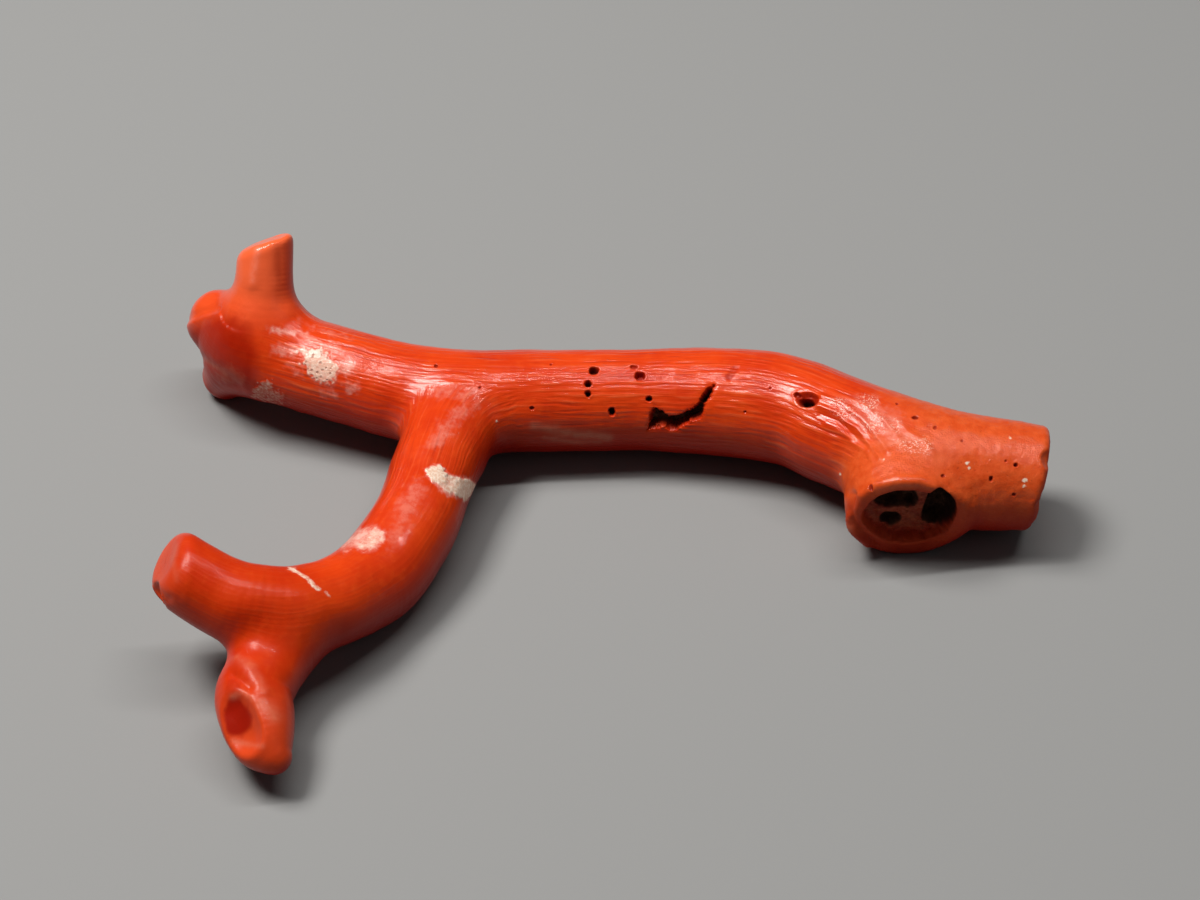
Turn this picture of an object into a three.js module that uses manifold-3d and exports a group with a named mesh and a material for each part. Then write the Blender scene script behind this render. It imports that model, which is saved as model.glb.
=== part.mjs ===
// A small polished branch of red precious coral, lying on its side.
// Millimetres, +Z up. X runs along the thick stem, the viewer's side is -Y.
// The origin is under the middle of the whole branch, on the surface it lies on.
//
// The branch grew as one piece. It is divided here at its main forks, each
// length being its own closed solid, with a hairline gap between neighbours.

import * as THREE from 'three';
import { mergeVertices } from 'three/addons/utils/BufferGeometryUtils.js';
import Module from 'manifold-3d';

// ---------------------------------------------------------------- dimensions
const GAP = 0.3;            // hairline gap between neighbouring lengths
const SIDES = 24;           // facets round a limb
const STEP = 1.15;          // length of one facet along a limb
const ORIGIN = [-0.42, 8.6175]; // shift that brings the middle of the branch to X = Y = 0
const FACE_HOLLOW = 0.5;    // depth of the worn hollow in the stub's end face
const BORE_DEEP = 1.45;     // depth of the biggest borer hole in that face

// Centre line points of every limb: x, y, z and the limb's radius there.
const STEM_AXIS = [
  [23.21, -5.95, 3.3, 2.6], [21.45, -5.65, 3.3, 2.76], [19.68, -5.46, 3.3, 2.91],
  [17.67, -5.03, 3.32, 3.0], [15.68, -4.1, 3.35, 2.96], [13.94, -3.14, 3.35, 2.92],
  [12.19, -2.06, 3.32, 2.9], [10.43, -0.8, 3.25, 2.84], [8.38, 0.02, 3.15, 2.88],
  [6.3, 0.42, 3.05, 2.83], [4.2, 0.59, 3.0, 2.73], [2.1, 0.69, 2.95, 2.63],
  [0.0, 0.65, 2.95, 2.63], [-2.1, 0.61, 2.95, 2.65], [-4.2, 0.55, 3.0, 2.68],
  [-6.3, 0.58, 3.05, 2.65], [-8.41, 0.72, 3.1, 2.6], [-10.52, 1.08, 3.2, 2.55],
  [-12.65, 1.76, 3.35, 2.48], [-14.8, 2.51, 3.5, 2.46], [-16.42, 3.13, 3.6, 2.46],
  [-17.94, 3.66, 3.7, 2.44], [-18.8, 4.28, 3.8, 2.2],
];
const UPRIGHT_AXIS = [
  [-17.98, 3.71, 3.8, 1.95], [-17.88, 4.23, 5.3, 1.8], [-17.76, 4.89, 6.6, 1.6],
  [-17.66, 5.5, 7.8, 1.49], [-17.56, 6.17, 8.95, 1.42], [-17.51, 6.62, 9.8, 1.34],
];
const KNOB_AXIS = [
  [-18.4, 3.92, 3.74, 2.3], [-18.8, 4.28, 3.8, 2.2], [-19.66, 5.2, 4.12, 1.86],
  [-20.26, 5.6, 4.22, 1.68],
];
const LOBE_AXIS = [[-18.8, 4.14, 3.3, 1.75], [-19.6, 4.27, 2.15, 1.44], [-20.1, 4.75, 1.15, 1.26]];
const LOWER_AXIS = [
  [-7.23, 0.16, 3.1, 2.41], [-7.88, -2.56, 3.0, 2.33], [-8.48, -4.7, 2.85, 2.26],
  [-8.88, -6.45, 2.72, 2.19], [-9.32, -8.19, 2.6, 2.23], [-10.06, -9.91, 2.38, 2.29],
  [-10.99, -11.64, 2.18, 2.32], [-12.0, -13.08, 2.42, 2.23], [-12.99, -14.33, 2.9, 2.19],
  [-14.1, -15.22, 3.3, 2.2], [-15.34, -15.95, 3.75, 2.24],
];
const LEFT_TWIG_AXIS = [
  [-15.34, -15.95, 3.75, 2.24], [-17.21, -16.23, 4.5, 2.08], [-18.55, -15.98, 5.0, 1.96],
  [-19.75, -15.55, 5.6, 1.89], [-20.71, -15.16, 6.1, 1.84], [-21.67, -14.78, 6.6, 1.79],
];
const TIP_TWIG_AXIS = [
  [-15.1, -15.9, 3.1, 1.8], [-15.4, -17.3, 2.75, 1.84], [-16.12, -18.86, 2.62, 1.86],
  [-16.6, -20.35, 2.55, 1.86], [-16.42, -21.55, 2.45, 1.83], [-16.1, -22.8, 2.25, 1.56],
  [-15.66, -23.6, 2.1, 1.08], [-15.42, -23.85, 2.0, 0.87],
];
const STUB_AXIS = [
  [15.69, -4.17, 3.2, 2.57], [15.41, -6.11, 3.1, 2.84], [15.42, -7.35, 2.92, 2.98],
  [15.72, -8.3, 2.74, 2.9], [15.85, -9.5, 2.55, 2.88],
];

// Broken and worn end faces: a point on the face and its outward direction.
const FACE_BASE = [[22.42, -5.9, 3.3], [1, -0.124, -0.138]];
const FACE_UPRIGHT = [[-17.71, 6.27, 9.11], [-0.34, 0.5, 0.79]];
const FACE_LEFT_TWIG = [[-21.13, -14.97, 6.14], [-0.82, 0.013, 0.567]];
const FACE_STUB = [[15.7, -8.42, 2.75], [0, -0.99, -0.13]];

// The slanting hollow broken into the tip twig: the middle line of a round cut.
const TIP_HOLLOW = [[-17.98, -23.45, 4.72, 2.0], [-17.66, -24.25, 4.18, 2.0]];

// Where the lengths part, at the forks: a point and a direction.
const FORK_LEFT = [[-11.3, 1.3, 3.25], [-0.95, 0.27, 0.06]];
const FORK_LOWER = [[-7.98, -3.0, 2.95], [-0.27, -0.96, -0.06]];
const FORK_BASE = [[18.6, -5.2, 3.3], [1, 0.06, 0]];
const FORK_STUB = [[15.4, -5.7, 3.0], [0, -0.99, -0.13]];
const FORK_UPRIGHT = [[-17.7, 4.6, 6.15], [0.06, 0.45, 0.89]];
const FORK_KNOB = [[-19.35, 4.4, 3.7], [-0.98, 0.18, 0]];
const FORK_LEFT_TWIG = [[-17.9, -16.1, 4.75], [-0.92, 0.17, 0.34]];
const FORK_TIP_TWIG = [[-15.95, -18.9, 3.8], [-0.2, -0.98, -0.05]];

// Colours of the skeleton: polished red, and the duller, more orange base.
const RED = 0xc8321e;
const RED_ORANGE = 0xc4472a;

// ------------------------------------------------------------------- solids
const wasm = await Module();
wasm.setup();

function toSolid(geometry) {
  const g = geometry.clone();
  g.deleteAttribute('normal');
  g.deleteAttribute('uv');
  const m = mergeVertices(g, 1e-5);
  return new wasm.Manifold(new wasm.Mesh({
    numProp: 3,
    vertProperties: new Float32Array(m.attributes.position.array),
    triVerts: new Uint32Array(m.index.array),
  }));
}

function toGeometry(solid) {
  const mesh = solid.getMesh();
  const g = new THREE.BufferGeometry();
  g.setAttribute('position', new THREE.BufferAttribute(new Float32Array(mesh.vertProperties), 3));
  g.setIndex(new THREE.BufferAttribute(new Uint32Array(mesh.triVerts), 1));
  g.translate(ORIGIN[0], ORIGIN[1], 0);
  g.computeVertexNormals();
  return g;
}

// A limb: a closed cylinder bent along its centre line, with its radius
// following the points' radii.
function limb(points, sides = SIDES, step = STEP) {
  const line = new THREE.CatmullRomCurve3(
    points.map(([x, y, z]) => new THREE.Vector3(x, y, z)), false, 'catmullrom', 0.5);
  const radii = new THREE.CatmullRomCurve3(
    points.map(([, , , r]) => new THREE.Vector3(r, 0, 0)), false, 'catmullrom', 0.5);
  const rings = Math.max(3, Math.round(line.getLength() / step));
  const frames = line.computeFrenetFrames(rings, false);
  const geometry = new THREE.CylinderGeometry(1, 1, 1, sides, rings, false);
  const pos = geometry.attributes.position;
  for (let i = 0; i < pos.count; i++) {
    const k = Math.round((pos.getY(i) + 0.5) * rings);
    const u = k / rings;
    const centre = line.getPointAt(u);
    const r = radii.getPoint(line.getUtoTmapping(u)).x;
    const p = centre
      .addScaledVector(frames.normals[k], pos.getX(i) * r)
      .addScaledVector(frames.binormals[k], -pos.getZ(i) * r);
    pos.setXYZ(i, p.x, p.y, p.z);
  }
  return toSolid(geometry);
}

// A ball, flattened along one direction when asked.
function ball([x, y, z], r, squash = null, amount = 1) {
  const g = new THREE.SphereGeometry(r, 18, 12);
  if (squash) {
    g.scale(1, 1, amount);
    g.applyQuaternion(new THREE.Quaternion().setFromUnitVectors(
      new THREE.Vector3(0, 0, 1), new THREE.Vector3(...squash).normalize()));
  }
  g.translate(x, y, z);
  return toSolid(g);
}

// The ball that rounds off a limb's last point.
function roundEnd(points) {
  const [x, y, z, r] = points[points.length - 1];
  return ball([x, y, z], r);
}

// Everything on the outward side of a plane, as a block to cut away.
function beyond([point, direction], offset = 0, span = 60) {
  const n = new THREE.Vector3(...direction).normalize();
  const g = new THREE.BoxGeometry(span, span, span);
  g.translate(0, 0, span / 2 + offset);
  g.applyQuaternion(new THREE.Quaternion().setFromUnitVectors(new THREE.Vector3(0, 0, 1), n));
  g.translate(...point);
  return toSolid(g);
}

// Everything on the inward side of a plane.
function before([point, direction], offset = 0, span = 60) {
  return beyond([point, direction.map((v) => -v)], -offset, span);
}

// A straight bored hole of radius r, from outside the face to a given depth.
function bore([x, y, z], direction, r, depth) {
  const n = new THREE.Vector3(...direction).normalize();
  const g = new THREE.CylinderGeometry(r, r * 0.8, depth + 2, 14, 1, false);
  g.translate(0, -depth / 2 + 1, 0);
  g.applyQuaternion(new THREE.Quaternion().setFromUnitVectors(new THREE.Vector3(0, 1, 0), n));
  g.translate(x, y, z);
  return toSolid(g);
}

const half = GAP / 2;
const floor = beyond([[0, 0, 0], [0, 0, -1]]);     // nothing reaches below Z = 0

const stem = limb(STEM_AXIS);
const upright = limb(UPRIGHT_AXIS);
const lower = limb(LOWER_AXIS);
const leftTwig = limb(LEFT_TWIG_AXIS);
const stub = limb(STUB_AXIS, 28, 0.8);
const knob = limb(KNOB_AXIS, SIDES, 0.8).add(roundEnd(KNOB_AXIS));
const lobe = limb(LOBE_AXIS).add(roundEnd(LOBE_AXIS));
const tipTwig = limb(TIP_TWIG_AXIS, SIDES, 0.8).add(roundEnd(TIP_TWIG_AXIS));
const tipHollow = limb(TIP_HOLLOW).add(roundEnd(TIP_HOLLOW)).add(roundEnd([TIP_HOLLOW[0]]));

// ------------------------------------------------------------- the 9 lengths

// Thick middle length, with the roots of the lower branch and the side stub.
const mainStem = stem
  .add(lower.subtract(beyond(FORK_LOWER, -half)))
  .add(stub)
  .subtract(beyond(FORK_LEFT, -half))
  .subtract(beyond(FORK_BASE, -half))
  .subtract(beyond(FORK_STUB, -half, 16))
  .subtract(floor);

// The thick end that was broken off square, with its small notches.
const baseEnd = stem
  .subtract(before(FORK_BASE, half))
  .subtract(beyond(FACE_BASE))
  .subtract(ball([22.8, -7.05, 5.8], 0.6))
  .subtract(ball([22.5, -8.6, 3.7], 0.55))
  .subtract(ball(FACE_BASE[0], 1.6, FACE_BASE[1], 0.13))
  .subtract(floor);

// The short stub: its end face is worn hollow inside a rounded rim, and bored.
const sideStub = stub
  .add(stem.subtract(beyond(FORK_BASE, -half)))
  .subtract(before(FORK_STUB, half))
  .subtract(before([[11.5, 0, 0], [1, 0, 0]]))
  .subtract(beyond(FACE_STUB))
  .subtract(ball(FACE_STUB[0], 2.42, FACE_STUB[1], FACE_HOLLOW / 2.42))
  .subtract(bore([17.3, -8.42, 3.2], FACE_STUB[1], 0.8, BORE_DEEP))
  .subtract(bore([15.2, -8.42, 3.8], FACE_STUB[1], 0.7, 1.1))
  .subtract(bore([14.93, -8.42, 2.33], FACE_STUB[1], 0.4, 1.0))
  .subtract(floor);

const leftBranch = stem
  .add(upright.subtract(beyond(FORK_UPRIGHT, -half)))
  .add(knob)
  .add(lobe)
  .subtract(before(FORK_LEFT, half))
  .subtract(beyond(FORK_KNOB, -half, 16))
  .subtract(floor);

const uprightTwig = upright
  .subtract(before(FORK_UPRIGHT, half))
  .subtract(beyond(FACE_UPRIGHT));

// The rounded, worn end of the left branch and the lobe that it rests on.
const endKnob = knob
  .add(lobe)
  .add(stem)
  .subtract(before(FORK_KNOB, half))
  .subtract(floor);

const lowerBranch = lower
  .add(leftTwig.subtract(beyond(FORK_LEFT_TWIG, -half)))
  .add(tipTwig.subtract(beyond(FORK_TIP_TWIG, -half)))
  .subtract(before(FORK_LOWER, half, 40))
  .subtract(floor);

// Broken off short, with a small notch in the edge of the break.
const lowerLeftTwig = leftTwig
  .subtract(before(FORK_LEFT_TWIG, half))
  .subtract(beyond(FACE_LEFT_TWIG))
  .subtract(ball([-21.8, -16.45, 5.15], 0.85));

// Broken off slantwise, with a hollow in the slanting face.
const lowerTipTwig = tipTwig
  .subtract(before(FORK_TIP_TWIG, half))
  .subtract(tipHollow)
  .subtract(floor);

// -------------------------------------------------------------------- group
function piece(name, solid, color, roughness) {
  const material = new THREE.MeshStandardMaterial({ color, roughness, metalness: 0 });
  const mesh = new THREE.Mesh(toGeometry(solid), material);
  mesh.name = name;
  return mesh;
}

const group = new THREE.Group();
group.add(
  piece('main_stem', mainStem, RED, 0.3),
  piece('base_end', baseEnd, RED_ORANGE, 0.6),
  piece('side_stub', sideStub, RED_ORANGE, 0.45),
  piece('left_branch', leftBranch, RED, 0.3),
  piece('upright_twig', uprightTwig, RED, 0.25),
  piece('end_knob', endKnob, RED, 0.25),
  piece('lower_branch', lowerBranch, RED, 0.25),
  piece('lower_left_twig', lowerLeftTwig, RED, 0.25),
  piece('lower_tip_twig', lowerTipTwig, RED, 0.25),
);

export default group;
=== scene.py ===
"""Red coral branch: the looks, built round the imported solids.

The whole skin is made once, as one fine mesh, from the centre lines of the limbs.
It is then shared out to nine pieces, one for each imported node, which meet exactly at
the forks. Lengths are in millimetres until the meshes are made in metres.
"""
import math

import bpy
import numpy as np
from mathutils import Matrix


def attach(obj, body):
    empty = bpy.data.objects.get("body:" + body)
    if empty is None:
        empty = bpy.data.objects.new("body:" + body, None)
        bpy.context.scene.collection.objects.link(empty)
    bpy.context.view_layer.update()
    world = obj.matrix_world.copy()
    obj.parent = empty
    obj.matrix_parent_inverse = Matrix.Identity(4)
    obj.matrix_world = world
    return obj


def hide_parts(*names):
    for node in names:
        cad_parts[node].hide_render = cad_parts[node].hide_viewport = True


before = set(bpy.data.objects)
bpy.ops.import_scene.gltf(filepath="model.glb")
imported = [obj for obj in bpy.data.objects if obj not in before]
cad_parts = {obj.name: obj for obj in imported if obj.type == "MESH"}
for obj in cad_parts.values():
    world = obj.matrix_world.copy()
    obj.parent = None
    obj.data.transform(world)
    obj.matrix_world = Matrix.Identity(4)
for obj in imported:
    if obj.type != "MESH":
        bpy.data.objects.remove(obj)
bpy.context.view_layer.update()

SEED = 4881
RNG = np.random.default_rng(SEED)
MM = 0.001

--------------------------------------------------

Quote only the stretch of lines that starts the data above and ends with the line containing "const BORE_DEEP = 1.45;", both included.

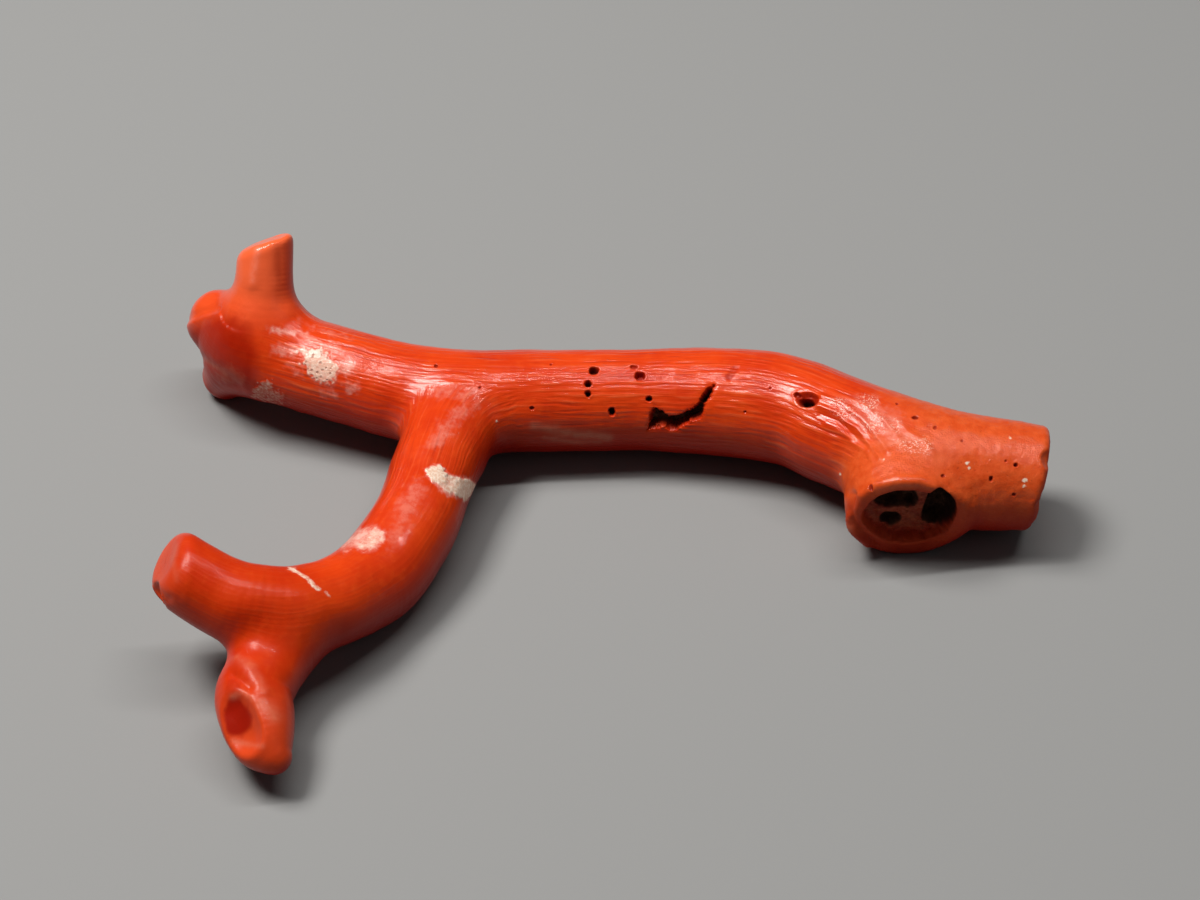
Turn this picture of an object into a three.js module that uses manifold-3d and exports a group with a named mesh and a material for each part. Then write the Blender scene script behind this render. It imports that model, which is saved as model.glb.
=== part.mjs ===
// A small polished branch of red precious coral, lying on its side.
// Millimetres, +Z up. X runs along the thick stem, the viewer's side is -Y.
// The origin is under the middle of the whole branch, on the surface it lies on.
//
// The branch grew as one piece. It is divided here at its main forks, each
// length being its own closed solid, with a hairline gap between neighbours.

import * as THREE from 'three';
import { mergeVertices } from 'three/addons/utils/BufferGeometryUtils.js';
import Module from 'manifold-3d';

// ---------------------------------------------------------------- dimensions
const GAP = 0.3;            // hairline gap between neighbouring lengths
const SIDES = 24;           // facets round a limb
const STEP = 1.15;          // length of one facet along a limb
const ORIGIN = [-0.42, 8.6175]; // shift that brings the middle of the branch to X = Y = 0
const FACE_HOLLOW = 0.5;    // depth of the worn hollow in the stub's end face
const BORE_DEEP = 1.45;     // depth of the biggest borer hole in that face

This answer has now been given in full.